FC Politehnica Timisoara, as the city's earlier representatives were called, actually have no link to the current inhabitants of the city's stadium. The team City will play came out of the ashes of a MKDons-type franchise house move from Bucharest and was shifted west at the behest of their owner to take up the league status removed from their predecessors, a team I can still remember Trevor Brooking's West Ham beating on their way to defeat by Anderlecht in the 1976 Cup Winners Cup Final. As in any civilised modern society, however, teams of besuited lawyers are still going at it hammer and tongues to decide who gets what from this unwholesome tangle. The Viola that City meet, therefore, will have only thin links back to the epic Politehnica side that gained national popularity and international kudos in the 70s and 80s.
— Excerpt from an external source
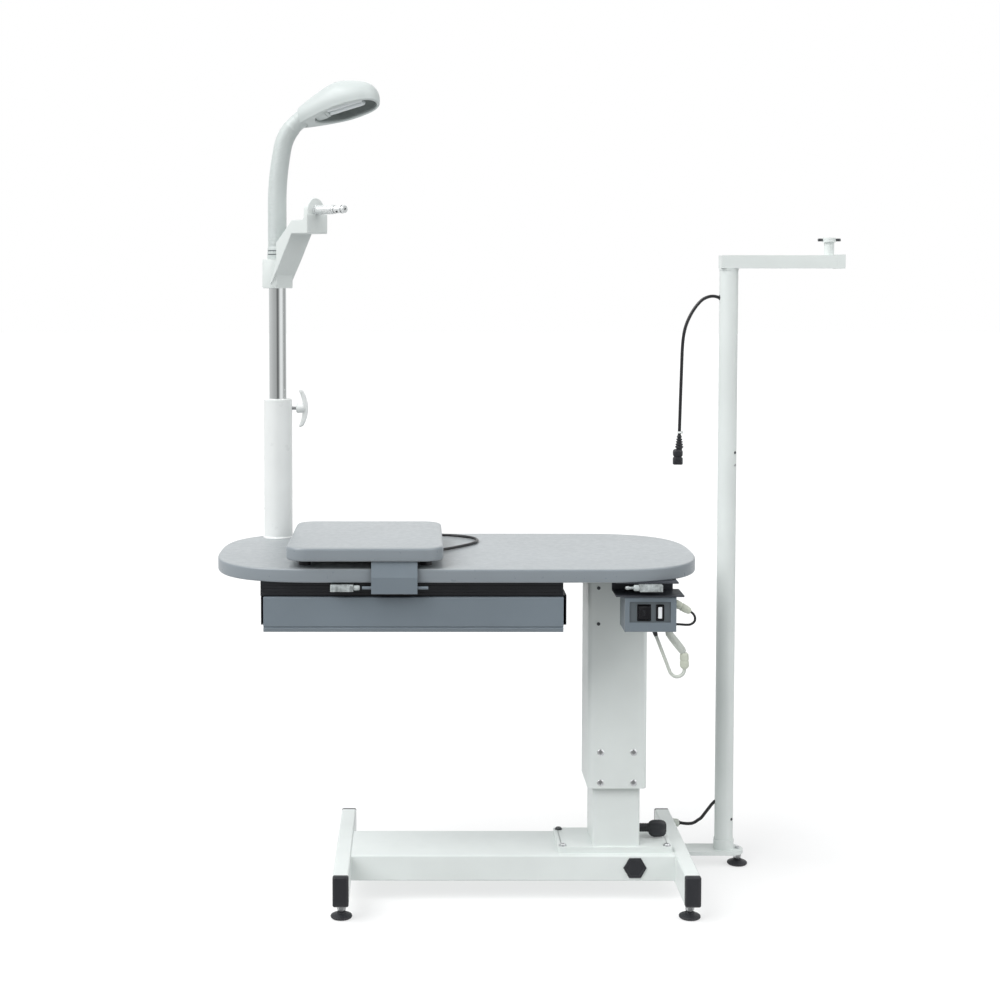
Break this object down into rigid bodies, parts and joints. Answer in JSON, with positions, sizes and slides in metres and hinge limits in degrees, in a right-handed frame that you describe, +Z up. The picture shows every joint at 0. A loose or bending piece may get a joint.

With Mancini still manfully struggling to spend enough money to persuade Abu Dhabi that he's serious, City hit the pointy end of the season without knowing what the final squad make-up will be. Lop-sided with unwanted high earners, Mancini will have a tough job getting the balance right, meaning that several players will go cheaply, others will be drawn away on loan deals that City will have to part-fund and one or two may even be left in limbo by the new 25-man ruling.

Timisoara Stadium: room for everyone

With the fog that still surrounds the forward line (Adebayor, Crocky Santa Cruz and Bellamy all supposedly on the verge of exiting, Dzeko, Milner and Balotelli arrival rumours persisting, Tevez still not having played a single minute (nor Silva for that matter) and supposedly searching for motivation (hot tip: look in your wallet), and Robinho juggling with what must be the serious mental anguish of swapping the samba rhythms, caipiroskas and tanga-girls of Brazil for wet evenings watching Corrie with Lucas Leiva and the de Silva twins), it is alarming how little time there is to bed any new faces in. Some are yet to play pre-season, others have watched as supposed deadweights like Jô get gametime that a first choice player would be gagging for. Yes, pre-season allows everyone to start marching towards being match fit, it gives the coach a chance to put others in the shop window, but the most important aspect has to be to get the embryonic team shape formed. That has clearly not been the case this summer for City, as they have schlopped across the States getting beaten hither and thither.

Whilst it appears City may get away with this harum scarum approach to the Big Kick-off in Europe, they could soon be found out by a tricky early set of Premier league fixtures. What Timisoara appears to offer is a reasonably soft introduction to Europa League combat. New coach Vladimir Petrovic has sworn himself to attacking football, but does not appear to have the staff to wholly pull this off. Reading between the lines - see the excellent insight below from Scouting Romania -  City will come up against a side staffed by agricultural defenders, veterans and youngsters who may already think they've made it. It might begin to feel a bit like playing Hull City in a grassy meadow.

Whilst Romania represents a lengthy trip, City will be unlucky to find anything but moderately skilled, prepared and organised opposition when they touch down in the west of the country. Timisoara may have been the first ever European city to have electric street lamps (one or two of them may have found their way into the old scoreboard at Maine Road, thanks to the deft business skills of Peter Swales), but the football light shining on this picturesque city - and indeed the whole of the footballing environment of Romania - these days is strictly low wattage.